Former Richmond City Council member Sa’ad El-Amin could be back in the voting booth for this year’s Governor’s race. The irony is that this could frustrate his own efforts to ensure automatic rights restoration for felons in Virginia.
Federal District Judge John A. Gibney Jr. ordered a stay in the case of El-Amin v. Commonwealth of Virginia, holding off on deciding whether the convicted felon would have his voting rights restored, because of Governor Bob McDonnell’s announcement that he intends to restore voting rights to all non-violent felons in the state. (Full Disclosure: Two William & Mary Law School students, Kate Ward and Elderidge Nichols, under the supervision of Professor Rebecca Green, filed an amicus curiae brief in El-Amin’s case.)

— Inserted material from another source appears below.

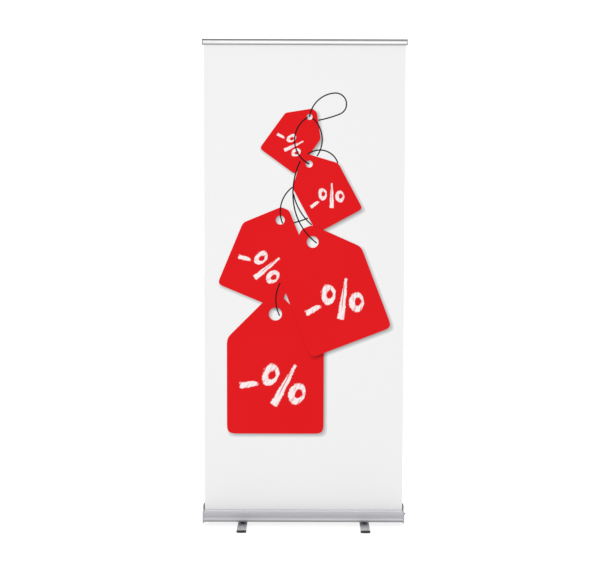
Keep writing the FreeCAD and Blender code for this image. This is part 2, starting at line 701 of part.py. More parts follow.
def save_pole():
    save("pole_socket", make_pole_socket())
    save("pole_lower", pole_tube(LOWER_TUBE))
    save("pole_middle", pole_tube(MIDDLE_TUBE))
    save("pole_upper", pole_tube(UPPER_TUBE))
    save("pole_bush_middle", pole_bush(MIDDLE_TUBE, LOWER_TUBE))
    save("pole_bush_upper", pole_bush(UPPER_TUBE, MIDDLE_TUBE))
    save("lock_collar_lower", lock_collar(LOWER_TUBE, MIDDLE_TUBE))
    save("lock_collar_upper", lock_collar(MIDDLE_TUBE, UPPER_TUBE))
    save("pole_hook", make_pole_hook())


def save_rail():
    save("rail_rear_jaw", make_rear_jaw())
    save("rail_front_jaw", make_front_jaw())
    save("rail_grip_strip", make_grip_strip())
    save("rail_cap_left", mirrored(make_rail_cap()))
    save("rail_cap_right", make_rail_cap())
    save("rail_cap_screws", rail_cap_screw(), mirrored(rail_cap_screw()))
    half = FILM_WIDTH / 2
    save("banner_film", block(-half, half, -FILM_THICK / 2, FILM_THICK / 2, ROLLER_Z, FILM_TOP))


def save_feet():
    for side, x in (("left", -FOOT_X), ("right", FOOT_X)):
        save("foot_bar_" + side, *moved_to(x, [make_foot_bar()]))
        save("foot_tips_" + side, *moved_to(x, both_ends([foot_tip()])))
        save("foot_pads_" + side, *moved_to(x, both_ends(foot_pads())))


os.makedirs("parts", exist_ok=True)
save_base()
save_roller()
save_pole()
save_rail()
save_feet()
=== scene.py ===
# %% [markdown]
# # A roll-up banner stand
#
# A printed film is pulled out of a long aluminium base and clipped to a pole behind it.
# The engineering model already fixes every size and every joint of the stand.
# This script gives it its looks: finishes for each part, the printed film, and the
# small moulded parts whose rounded shapes a plain engineering model lacks.

# %% Load the frame
import bmesh
import bpy
import json
import math
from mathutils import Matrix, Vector


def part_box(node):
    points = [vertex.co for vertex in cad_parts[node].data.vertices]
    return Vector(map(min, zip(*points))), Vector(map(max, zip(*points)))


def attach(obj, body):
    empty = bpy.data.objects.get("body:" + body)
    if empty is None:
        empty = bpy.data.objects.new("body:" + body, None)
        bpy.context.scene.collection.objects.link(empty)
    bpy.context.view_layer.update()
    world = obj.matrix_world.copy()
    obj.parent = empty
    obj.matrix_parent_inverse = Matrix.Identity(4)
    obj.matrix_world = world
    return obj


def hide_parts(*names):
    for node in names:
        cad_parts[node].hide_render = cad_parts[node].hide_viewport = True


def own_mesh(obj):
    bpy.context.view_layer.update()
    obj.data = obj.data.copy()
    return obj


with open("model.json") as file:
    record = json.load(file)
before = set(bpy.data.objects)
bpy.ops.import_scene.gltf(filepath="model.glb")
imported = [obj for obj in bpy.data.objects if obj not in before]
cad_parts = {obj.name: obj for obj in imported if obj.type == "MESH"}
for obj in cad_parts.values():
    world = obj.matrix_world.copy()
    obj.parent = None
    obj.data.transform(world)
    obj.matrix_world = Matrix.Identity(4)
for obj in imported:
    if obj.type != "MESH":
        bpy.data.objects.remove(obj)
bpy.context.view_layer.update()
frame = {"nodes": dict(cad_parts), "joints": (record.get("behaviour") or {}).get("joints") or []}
nodes = frame["nodes"]
MM = 0.001
print("CAD nodes:", len(nodes))


# %% [markdown]
# ## The camera
#
# The stand is two metres tall, so it is seen from far away with a long lens, which keeps
# its sides upright. The camera is six metres in front of the film, a little above the
# middle, and looks slightly down. A close camera with a wide lens would show more of
# the base's top, but it would also make the film a trapezium.

# %% Camera
CAMERA_PLACE = (-0.002, -6.0, 1.512)
CAMERA_PITCH = 4.53
CAMERA_ROLL = -0.17
CAMERA_LENS = 83.8

bpy.ops.object.camera_add(
    location=CAMERA_PLACE,
    rotation=(math.radians(90 - CAMERA_PITCH), math.radians(CAMERA_ROLL), 0),
)
camera = bpy.context.object
camera.data.lens = CAMERA_LENS
camera.data.sensor_width = 36
bpy.context.scene.camera = camera
print("camera lens", camera.data.lens, "mm")


# %% [markdown]
# ## Floor and light
#
# A white studio is a bright surround with a few large soft lamps. A surround that is
# the same all round gives metal nothing to reflect, and it looks flat. So this one is
# brightest behind the stand and falls off towards the front, and a few soft lamps add
# highlights along the extrusions. The floor is a light table: it glows by itself, so
# that the shadow under the base stays pale and the base's lower edge can be seen.

# %% Studio
FLOOR_SIZE = 30
FLOOR_TONE = (0.28, 0.28, 0.28, 1)
FLOOR_GLOW = 0.78
FLOOR_ROUGHNESS = 0.9
SURROUND_MEAN = 1.07
SURROUND_FALL = 0.3
# name: place, point that it faces, size, power
LAMPS = {
    "lamp_above": ((-1.0, -2.4, 3.8), (0, 0, 1.0), 2.6, 4),
    "lamp_left": ((-2.6, -3.4, 0.9), (0, 0, 0.1), 1.6, 9),
    "lamp_front": ((0.9, -5.4, 3.0), (0, 0, 1.2), 3.0, 24),
    "lamp_behind": ((2.2, 2.8, 3.0), (0, 0, 0.8), 2.4, 18),
}

bpy.context.scene.view_settings.view_transform = "Standard"
world = bpy.data.worlds.new("studio")
bpy.context.scene.world = world
world.use_nodes = True
surround = world.node_tree.nodes["Background"]
surround.inputs["Color"].default_value = (1, 1, 1, 1)
direction = world.node_tree.nodes.new("ShaderNodeTexCoord")
split = world.node_tree.nodes.new("ShaderNodeSeparateXYZ")
strength = world.node_tree.nodes.new("ShaderNodeMath")
strength.operation = "MULTIPLY_ADD"
strength.inputs[1].default_value = SURROUND_FALL
strength.inputs[2].default_value = SURROUND_MEAN
world.node_tree.links.new(direction.outputs["Generated"], split.inputs[0])
world.node_tree.links.new(split.outputs["Y"], strength.inputs[0])
world.node_tree.links.new(strength.outputs[0], surround.inputs["Strength"])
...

Even though Attorney General Ken Cuccinelli’s task force found that the Governor could not legally automatically restore voting rights to the thousands of non-violent felons in Virginia, Governor McDonnell forged ahead earlier this month with a plan to do just that. He is currently developing a plan to reach out to every non-violent offender he can locate within the state to inform them that their rights have been restored. Before this, non-violent felons had to wait two years after their sentence ended before beginning an application process that could allow them to regain their voting rights in as little as 60 days. Violent offenders will still have to wait 5 years before they are eligible to apply for restoration.

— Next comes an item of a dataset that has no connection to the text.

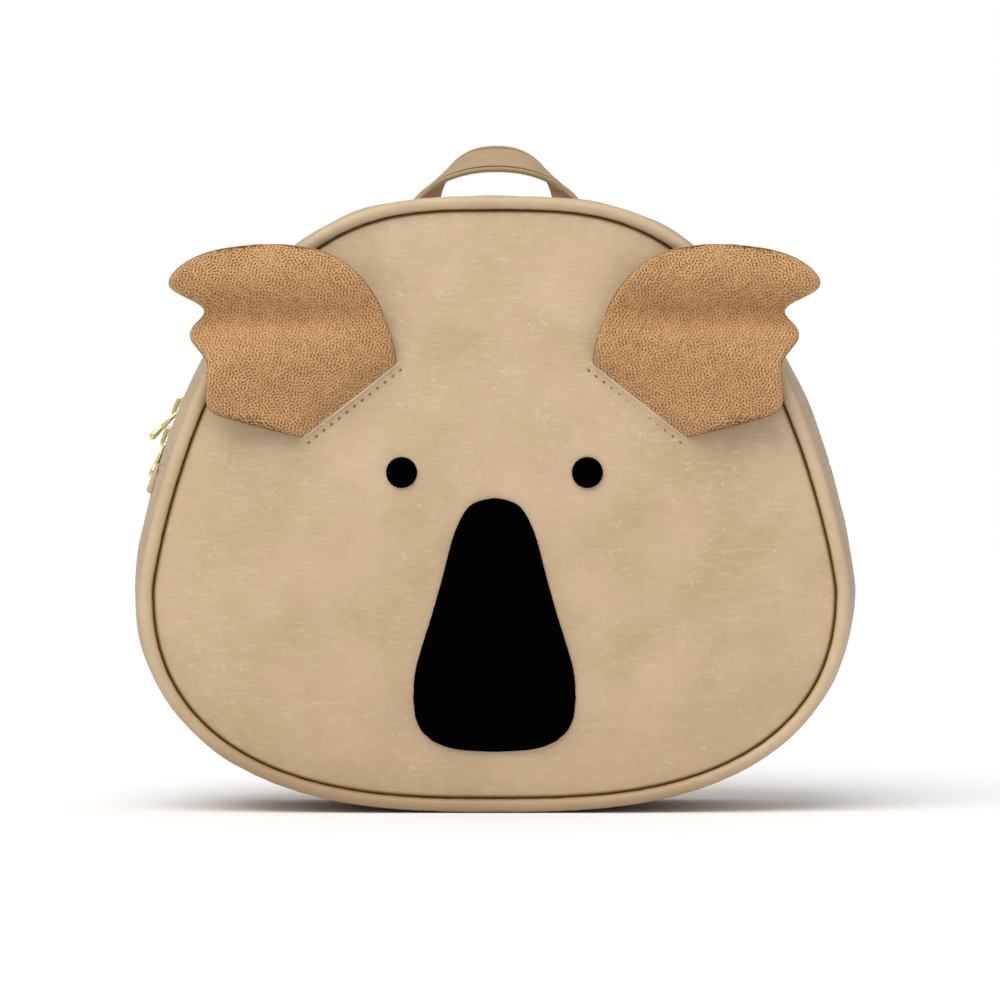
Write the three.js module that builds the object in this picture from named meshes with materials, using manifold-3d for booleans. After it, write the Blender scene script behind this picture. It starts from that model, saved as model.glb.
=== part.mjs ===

El-Amin was found guilty of tax crimes in 2003, and served 3 years in prison. He has never applied for restoration of his own rights, instead undertaking a constitutional challenge to the disenfranchisement law. He makes a legal and factual argument that the law as it stands is an offshoot of early Black Codes rooted in Virginia’s history of racial discrimination. El-Amin argues that there is at least one Virginia State Senator who stated at the time the measure was drafted in 1904 that its purpose was to “eliminate the darkey as a political factor in this state.”

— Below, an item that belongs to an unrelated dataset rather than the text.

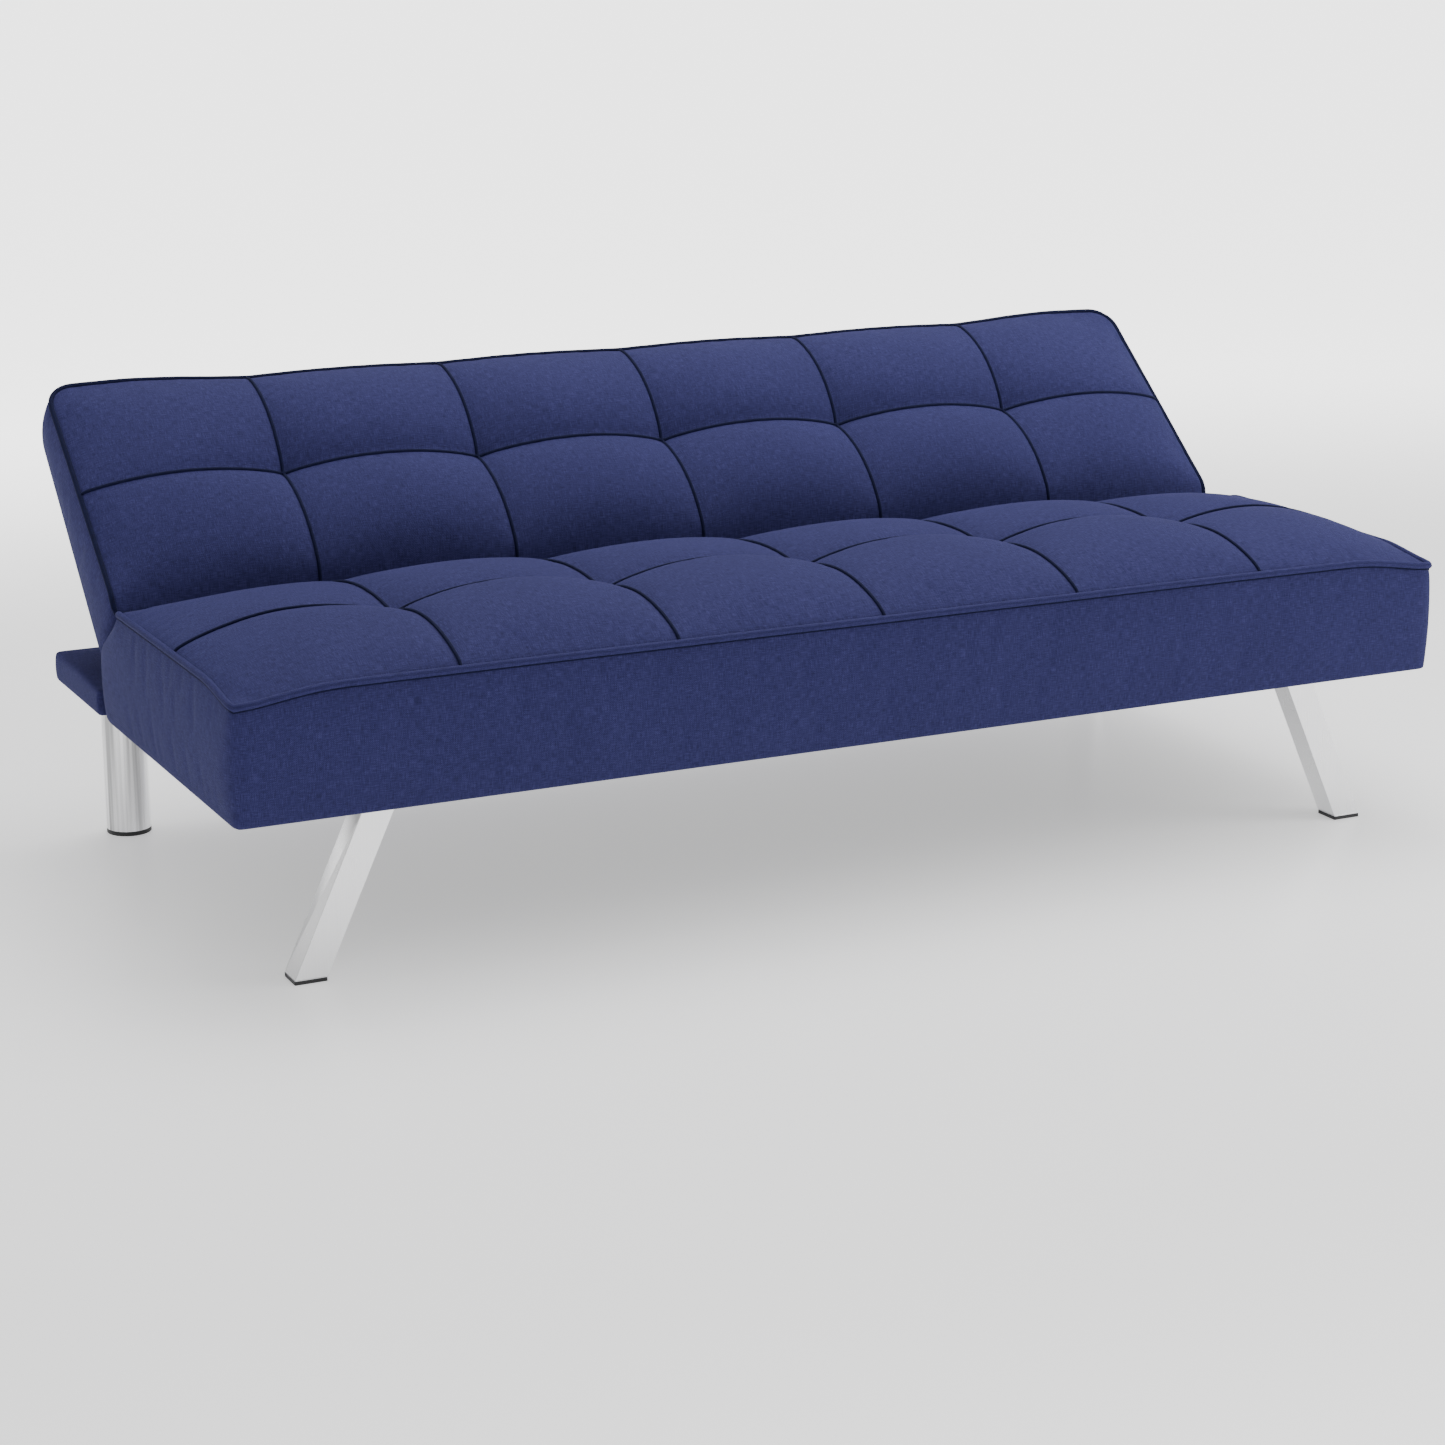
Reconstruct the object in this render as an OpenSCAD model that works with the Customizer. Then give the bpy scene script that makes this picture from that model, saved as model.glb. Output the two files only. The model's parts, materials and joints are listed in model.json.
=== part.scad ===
// Futon sofa bed: a sprung, tufted seat on four steel legs, with a back that clicks down flat.
// +X runs along the seat, the front faces -Y and Z is up from the floor.

/* [Seat] */
// Length of the seat from end to end
seat_len = 1679; // [1600:1:1800]
// Depth of the seat from front to rear
seat_depth = 554; // [545:1:600]
// Height of the welt seam above the floor
seat_height = 353; // [345:1:400]
// Thickness of the seat below the welt seam
seat_thick = 145; // [140:1:155]
// Rise of the seat padding above the welt seam
seat_crown = 48; // [30:1:55]
// Radius of the welt
welt_r = 3.2; // [2.5:0.1:4]

/* [Back] */
// How much shorter the back is than the seat at each end
back_inset = 11; // [8:1:14]
// Length of the back from its lower edge to its upper edge
back_len = 379; // [360:1:400]
// Thickness of the back at its lower edge
back_thick = 106; // [100:1:107]
// Thickness of the back near its upper edge
back_top_thick = 72; // [68:1:76]
// Rise of the back padding above its piping
back_crown = 30; // [20:1:34]
// Radius of the back's two upper corners
back_corner_r = 38; // [30:1:50]
// Lean of the back from upright in the lounge position
rest_lean = 51; // [49:1:53]

/* [Hinge] */
// Height of the welt seam above the hinge pin
hinge_drop = 73; // [72:1:75]
// Distance from the hinge pin to the back's lower edge
hinge_reach = 33; // [32:1:35]
// Distance from the hinge pin to the rear of the seat
hinge_setback = 29; // [27:1:29]
// Radius of the hinge pin
hinge_pin_r = 6; // [5:0.5:7]
// Running clearance round each pin, on the radius
pin_clearance = 0.06; // [0.04:0.01:0.08]

/* [Platform] */
// Depth of the low platform behind the seat
platform_depth = 211; // [205:1:230]
// Thickness of the platform
platform_thick = 34.5; // [33:0.5:35]

/* [Legs] */
// Width of the front leg tube along the seat
front_tube_w = 40.5; // [36:0.5:45]
// Depth of the front leg tube
front_tube_d = 38; // [34:0.5:42]
// Distance from the seat's end to the outer side of the front foot
front_foot_inset = 75; // [60:1:90]
// Distance that the front leg leans in from foot to top
front_leg_splay = 91; // [70:1:110]
// Outer diameter of the rear leg tube
rear_tube_d = 59.5; // [50:0.5:62]
// Distance from the seat's end to the middle of the rear leg
rear_leg_inset = 75.5; // [70:0.5:85]

/* [Hidden] */
$fn = 64;

// Left and right are as seen from in front
left = -1;
right = 1;
far = 2000;
gap = 0.2;

// Seat, measured from its front face and from the floor
seat_half = seat_len / 2;
under = seat_height - seat_thick;
cover_t = 1.5;
side_pad = 14;
frame_half = seat_half - side_pad;
end_rail_t = 24;
rail_base = under + 2;
rail_h = 40;
end_rail_h = 60;
rail_top = rail_base + rail_h;
front_rail_d = 70;
rear_rail_y = seat_depth - 154;
rear_rail_d = 50;
frame_rear_y = seat_depth - 9;
inner_half = frame_half - end_rail_t;
welt_y = seat_depth - 104;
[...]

The irony is that, with his right to vote and run for office restored by Governor McDonnell, El-Amin’s case could become moot. The Governor, by streamlining the application process as a whole and introducing this measure through his office, may also stop El-Amin’s attempts to render Virignia’s disenfranchisement of felons unconstitutional.
Governor McDonnell has done more to return voting rights to felons than most other gubernatorial administrations, but by restoring El-Amin’s, he may have undermined El-Amin’s mission. It appears likely that El-Amin will get to cast a vote for McDonnell’s successor later this year, he could be out of luck in toppling the whole practice of disenfranchising felons who have completed their sentences in Virginia.